(Seminars)
11 August 2011
4.15pm
Venue: Patrick Hanan Room 501, Arts 2, 18 Symonds Street
Department of Film, Television and Media Studies seminar by Allan Cameron, The University of Auckland.
Over the course of the past decade, electronic music’s ongoing affective and semiotic engagement with technology has been extended and transformed through the frame of the music video. Although electronica videos are diverse in their approaches, they are dominated by an aesthetic of instrumentality, with recurrent features that include visual abstraction, architectural and machinic forms, and various types of lateral movement within the image. In these videos, the datascape becomes a central metaphor, tying together sonic and visual affect with notions of (neo)modern instrumentality.
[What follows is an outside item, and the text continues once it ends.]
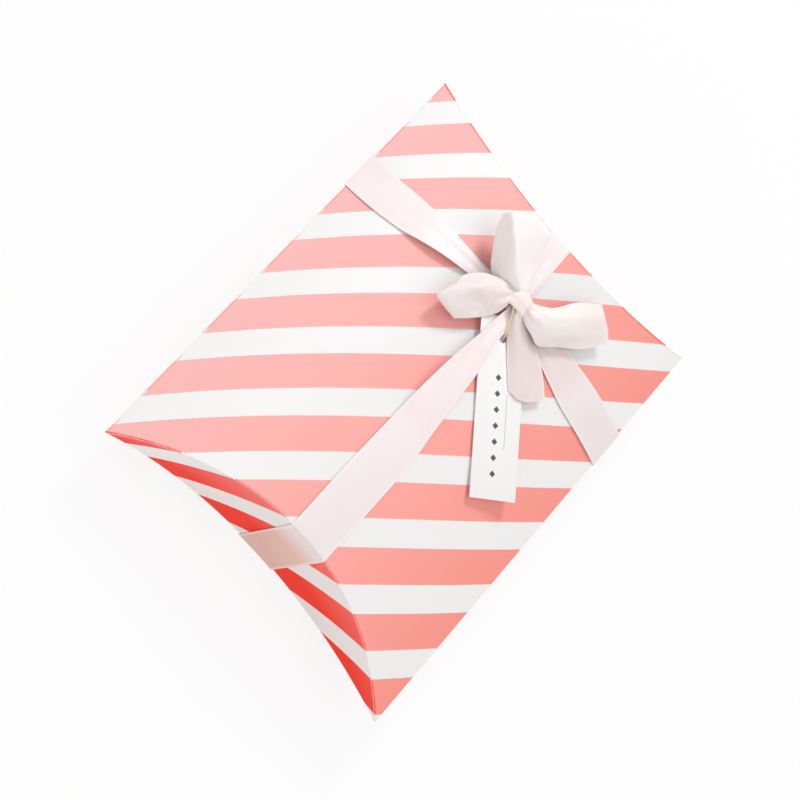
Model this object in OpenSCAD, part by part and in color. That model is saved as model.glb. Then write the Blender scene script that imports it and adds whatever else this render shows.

At the same time, the abstract malleability of these audiovisual datascapes allows for a ‘repurposing’ of their geometrical cubes and grids as dynamic fields for play and exploration. The paper will conclude with a discussion of the Chemical Brothers video Star Guitar (Michel Gondry, 2002), in which digital compositing is used to create a synchronized and gridded physical landscape that resembles the audio production interface through which the music itself was generated and arranged. The landscape is thus transformed into a type of ‘environmental interface’, which both responds to and exceeds instrumental control. Engaging with the ‘techno-logic’ of contemporary experience, the videos discussed here explore and in some cases challenge the instrumental connotations of digital media technologies.